Hm, okay sorry. Then i was just interpreting this wrong "So, ahem, congratulations to PCGH for coming up with such bandwidth-/texturing-limited tests! And woe-betide HD5870 if it has <50% more bandwidth than HD4890...".
 
Four threads can write per cycle, but up to 16 values can be written.
In absolute bandwidth terms, per thread, this isn't bad - 16 scalars per clock effectively. The trouble seems to be that the minimum latency is effectively 16 cycles.

With 1024 threads in a thread group there are 16 wavefronts of 64, so 16 cycles per wavefront = 256 cycles to sweep across all wavefronts, meaning that the code requires >=4:1 ALU:LDS to hide that latency. Double that if a paired write-then-read is performed, which would seem to be the norm.

I suppose the payback is that after the LDS operation has completed there are no further latencies incurred on fetches, unlike in NVidia shared memory where any repeated fetches go to shared memory - but is that common, dunno.

I think the other thing that helps with LDS is that ALU cycles are not consumed with initialising, e.g. loading a tile of data from video memory, which consists of two phases: import from memory into registers, which is effectively a TEX operation, then copy registers to LDS which is effectively another TEX operation. Same goes for tile export, if one is required.

My impression is that this is so because this form of sharing is a standard register access, with the per-thread offset removed. The register file doesn't see the difference.
Yeah, that's it exactly - private register addressing has an implicit wavefront-number*stride which isn't being used in this scenario.

It's notable that extra, un-hidable, latency can occur here when odd and even wavefronts are doing different things (i.e. one's reading the other's writing).

I have to admit I'm intrigued by the combination of wavefront-shared-lane registers and LDS, it sounds pretty potent. It's kind of incredible that there seem to be no detailed discussions of this kind of stuff with working examples coming out of AMD.

Jawed
 
Hm, okay sorry. Then i was just interpreting this wrong "So, ahem, congratulations to PCGH for coming up with such bandwidth-/texturing-limited tests! And woe-betide HD5870 if it has <50% more bandwidth than HD4890...".
Yeah, well it just makes me even more worried about the usefulness of most reviews on the web.

For instance, is the fact that HD4670 is faster than HD3870 down to driver maturity this last ~6 months+ since the launch of HD4670 or testing technique or game selection or is it just highlighting performance that's always been like this?

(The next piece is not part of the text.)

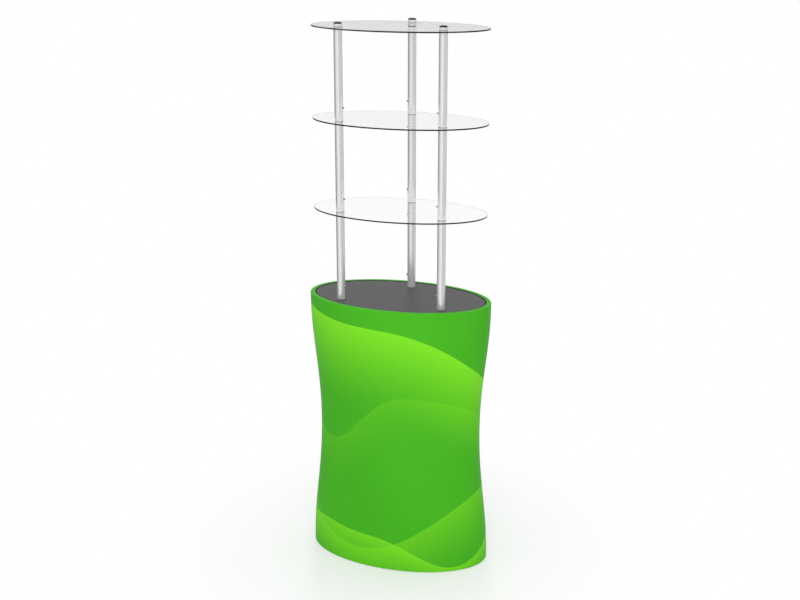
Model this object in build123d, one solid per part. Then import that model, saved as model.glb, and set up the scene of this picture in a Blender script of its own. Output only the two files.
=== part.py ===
from build123d import *
import math
import os

# Oval display tower: a waisted fabric base with a dark countertop, and three
# clear oval shelves on three tubular posts. Millimetres, +Z up. The origin is
# on the floor at the middle of the base, and the long axis runs along X.

# Base outline, measured over the fabric
base_length = 683.0
base_width = 404.0
base_height = 1005.0
waist_height = 509.0
waist_inset = 34.2
waist_roundness = 1.087
wall_sections = 13
fabric_thickness = 1.0
fabric_tuck = 15.0
rim_chamfer = 2.5

# Elliptical hoops of bent box section that the fabric is stretched over
hoop_width = 17.0
hoop_height = 16.0
hoop_wall = 2.0
hoop_chamfer = 2.0
splice_length = 80.0
splice_clearance = 0.2
splice_screw_offset = 22.0
tape_thickness = 0.9
tape_clearance = 0.1
tape_height = 10.0
tape_rise = 3.0

# Glide feet under the bottom hoop
foot_height = 1.5
foot_diameter = 14.0
foot_chamfer = 0.6
foot_stem_diameter = 5.0
foot_stem_length = 6.0
foot_angles = (25, 90, 155, 205, 270, 335)

# Cross rails of flat bar, under the top hoop and on the bottom hoop
rail_width = 30.0
rail_height = 15.0
rail_end_margin = 3.0

# Countertop board let into the rim
countertop_thickness = 16.0
countertop_gap = 2.0
countertop_chamfer = 0.5
countertop_screw_offset = 60.0
countertop_screw_bite = 12.0

# Round tube, shared by the posts of the tower and the uprights of the base
tube_diameter = 30.0
tube_wall = 1.5
fit_clearance = 0.2
hole_clearance = 0.3
thread_clearance = 0.1

# Where the three posts stand
post_half_spacing = 189.3
post_front_offset = 97.6
post_rear_offset = 130.7

# Uprights inside the base and the solid spigots that hold their ends
spigot_length = 40.0
bolt_diameter = 8.0
bolt_head_diameter = 13.0
bolt_head_height = 8.0
head_recess = 1.0
bolt_bite = 20.0
screw_diameter = 5.0
screw_head_diameter = 9.5
screw_head_height = 2.75
screw_bite = 8.0

# Tower: tube sections, shelves, couplers and end caps
tube_length = 316.0
washer_thickness = 0.8
shelf_length = 642.0
shelf_width = 375.0
shelf_thickness = 5.0
shelf_chamfer = 0.6
coupler_wall = 2.0
coupler_below = 60.0
coupler_above = 72.0
spigot_floor = 12.0
collar_height = 9.5
cap_diameter = 28.0
cap_height = 6.0
cap_bevel_height = 2.5
cap_bevel_width = 1.5
cap_plug_length = 12.0

# Spring snap buttons that lock each tube section on its coupler
button_height = 46.0
button_diameter = 8.0
button_proud = 4.8
button_bevel = 1.2
button_flange_width = 1.3
button_flange_thickness = 1.2
spring_thickness = 0.6
spring_width = 7.0
spring_reach = 30.0
spring_lip = 6.0
spring_bend = 3.0

# Levels and radii that follow from the sizes above
levels = ("lower", "middle", "upper")
sides = ("left", "right", "rear")
hoop_inset = fabric_thickness
hoop_inner_inset = hoop_inset + hoop_width
tape_inner_inset = hoop_inner_inset + tape_thickness
tuck_outer_inset = tape_inner_inset + tape_clearance
tuck_inner_inset = tuck_outer_inset + fabric_thickness
countertop_inset = tuck_inner_inset + countertop_gap
hoop_middle_inset = hoop_inset + hoop_width / 2
base_middle = (foot_height + base_height) / 2
hoop_top = base_height - fabric_thickness
wall_top = hoop_top - hoop_height
wall_bottom = foot_height + fabric_thickness + hoop_height
upright_bottom = wall_bottom + rail_height
upright_top = wall_top - rail_height
countertop_top = wall_top + countertop_thickness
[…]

Clearly this kind of question really spoils the party when trying to work out what would be a desirable specification for RV870.

Your review paints a picture of RV870 being doomed, in my view. AMD needs a huge uplift in bandwidth to make a splash in comparison with HD4890, and it seems pretty unlikely that GDDR5 is maturing fast enough.

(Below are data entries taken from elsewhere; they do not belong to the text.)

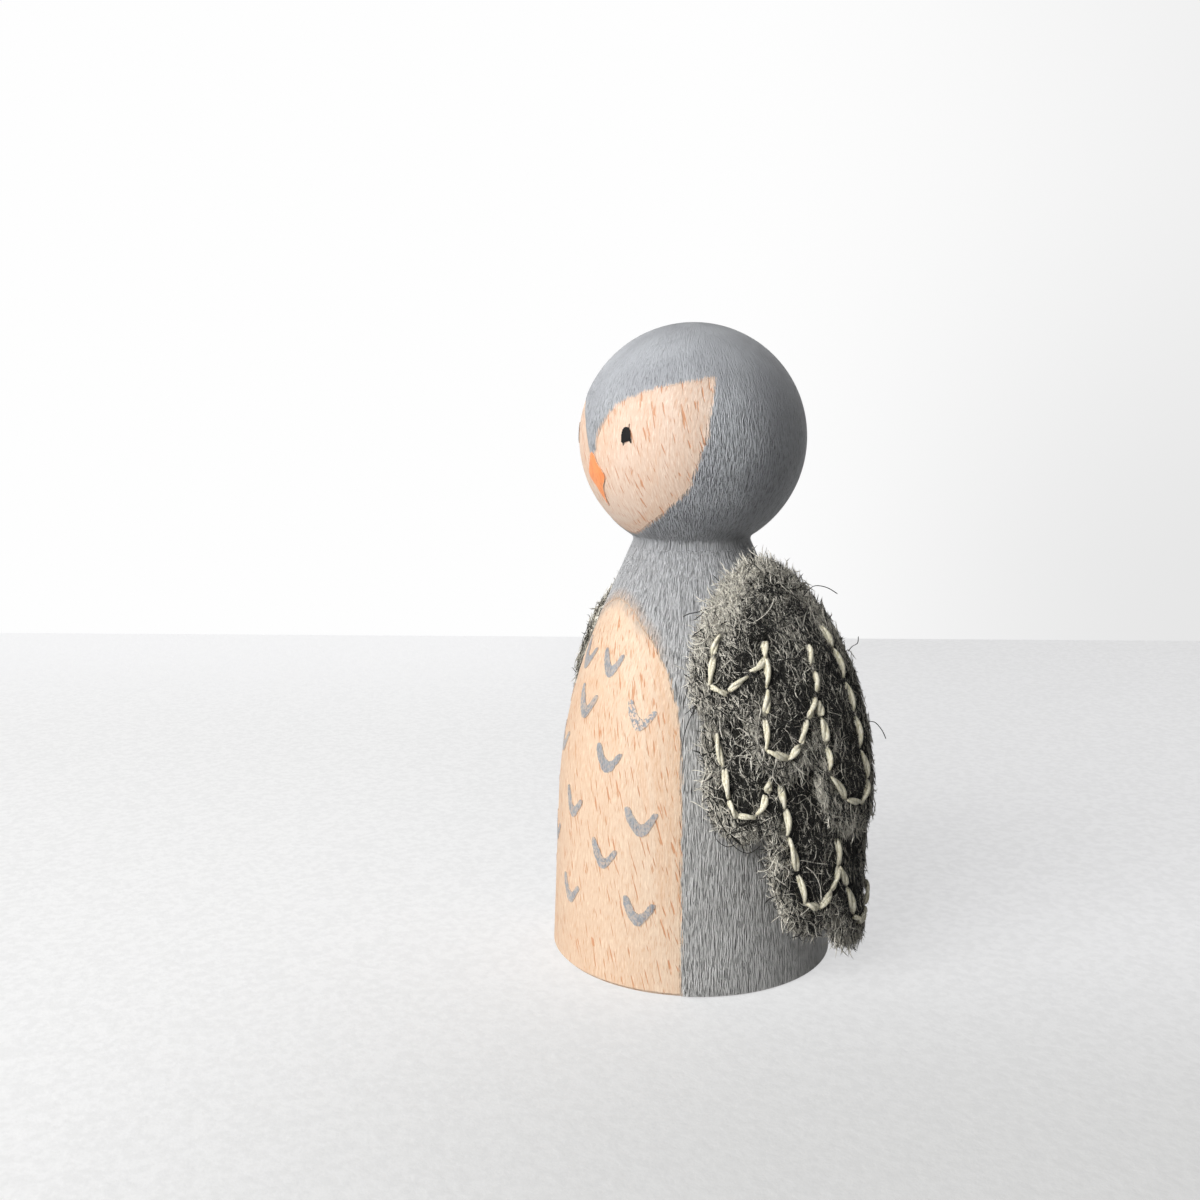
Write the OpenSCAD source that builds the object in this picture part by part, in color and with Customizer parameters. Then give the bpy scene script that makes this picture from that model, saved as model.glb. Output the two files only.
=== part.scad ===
// Peg doll painted as a small grey bird, with two stitched felt wings.
// Sizes are in millimetres and angles in degrees.
// The doll stands on z = 0 with its axis on Z. It looks along -Y, and its own left wing is at +X.
// A turn is measured about the axis from the front, growing towards the doll's left.

/* [Turned peg] */
// Diameter of the foot
foot_d = 29.4; // [26:0.2:34]
// Height at which the lower taper and the shoulder taper would meet
shoulder_h = 26.1; // [24:0.1:30]
// Lean of the lower body from upright
skirt_taper = 2.5; // [1:0.5:4]
// Lean of the shoulders from upright
shoulder_taper = 24; // [22:1:27]
// Radius that blends the lower taper into the shoulders
belly_blend = 52; // [36:1:60]
// Diameter of the neck crease
neck_d = 11.6; // [9:0.2:14]
// Diameter of the ball head
head_d = 23; // [20:0.5:27]
// Hollow radius left by the tool in the neck crease
neck_fillet = 0.6; // [0.4:0.1:1.2]
// Bevel round the foot
foot_bevel = 0.35; // [0.2:0.05:0.8]

/* [Paint] */
// Thickness of the brushed paint
coat_t = 0.12; // [0.08:0.01:0.2]
// Bare wood left under the paint at the foot
coat_foot_gap = 0.4; // [0.4:0.1:1.5]
// Width of the bare breast at the foot
breast_w = 23.4; // [18:0.2:25]
// From the neck crease down to the top of the bare breast
breast_drop = 5.7; // [3.6:0.1:9]
// Radius of the long side arcs of the bare breast
breast_side_arc = 38; // [34:1:60]
// Width of the beak
beak_w = 2.9; // [2:0.1:4]
// Height of the beak
beak_h = 5.2; // [3.5:0.1:6]
// Width of an eye
eye_w = 0.85; // [0.6:0.05:1.4]
// Height of an eye
eye_h = 1.4; // [1.4:0.05:2.2]
// Turn of each eye from the front
eye_turn = 25; // [20:1:32]
// Width of a breast tick
tick_w = 3.5; // [2.4:0.1:4]
// Height of a breast tick
tick_h = 2.4; // [1.6:0.1:2.8]
// Width of the brush stroke of a tick
tick_stroke = 0.85; // [0.5:0.05:1]

/* [Felt wings] */
// Thickness of each felt layer
felt_t = 1.2; // [0.8:0.1:1.6]
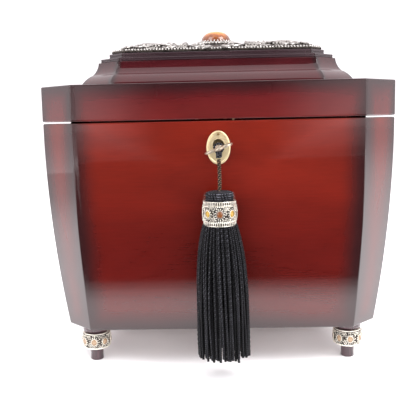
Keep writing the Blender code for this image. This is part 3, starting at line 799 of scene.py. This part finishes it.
def ornament_height(x, y):
    """The cast base's height at this place, measured from the case's middle."""
    inset = min(HALF_WIDTH - abs(x), HALF_DEPTH - abs(y))
    for (near, low), (far, high) in zip(ORNAMENT_STEPS, ORNAMENT_STEPS[1:]):
        if inset < far:
            return low + (high - low) * max(0.0, inset - near) / (far - near)
    return ORNAMENT_HIGH


def on_ornament(x, y, lift):
    return Vector((x, y + CASE_Y, ornament_height(x, y) + lift))


def add_scroll(bm, centre, size, start, winding, sign, rod):
    """A spiral scroll that ends in a boss, its rod thinning inwards."""
    count = 34
    path = []
    for i in range(count):
        t = i / (count - 1)
        reach = size * (1 - 0.82 * t)
        angle = start + sign * winding * math.tau * t
        x, y = centre[0] + reach * math.cos(angle), centre[1] + reach * math.sin(angle)
        path.append(on_ornament(x, y, rod * 0.7 + 0.8 * MM * math.sin(math.pi * t)))
    tube(bm, path, lambda share: rod * (1.05 - 0.5 * share), sides=7)
    bead(bm, on_ornament(*centre, 0.8 * MM), rod * 1.5, (1, 1, 0.9))


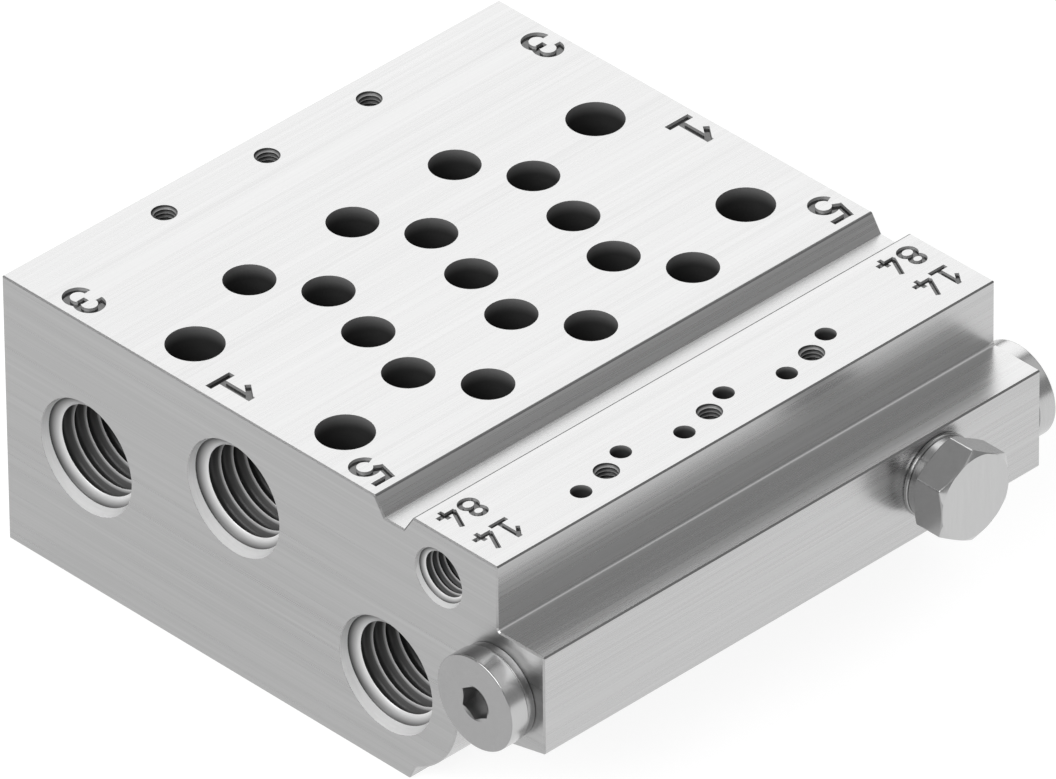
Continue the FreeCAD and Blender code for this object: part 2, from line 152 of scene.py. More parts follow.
def placed(points, origin, axis, up):
    """Points drawn along +Z carried to an origin, with +Z along axis and +X along up."""
    axis = np.array(axis, float)
    up = np.array(up, float)
    side = np.cross(axis, up)
    return np.asarray(points) @ np.stack([up, side, axis]) + np.array(origin, float)


def arc(centre, radii, start, end, count):
    """Points of an arc of an ellipse, centre + (first radius * cos, second radius * sin) at evenly spaced
    angles in degrees. A full turn leaves out its last point."""
    whole = abs(end - start) >= 360.0
    turn = np.radians(np.linspace(start, end, count, endpoint=not whole))
    return np.stack([centre[0] + radii[0] * np.cos(turn), centre[1] + radii[1] * np.sin(turn)], axis=-1)


# Materials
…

I wonder if AMD's own internal game tests are as "harsh/realistic" as yours?

Jawed
 
It's notable that extra, un-hidable, latency can occur here when odd and even wavefronts are doing different things (i.e. one's reading the other's writing).
This appears consistent with a simple VLIW design.
It's better than how some of the original VLIWs would simply read and write, heedless of hazards, but it's a simple check for the scheduler to pick up a potential conflict and inject a NOP into a wavefront's instruction stream, rather than try to piece through an instruction packet's read and write operands.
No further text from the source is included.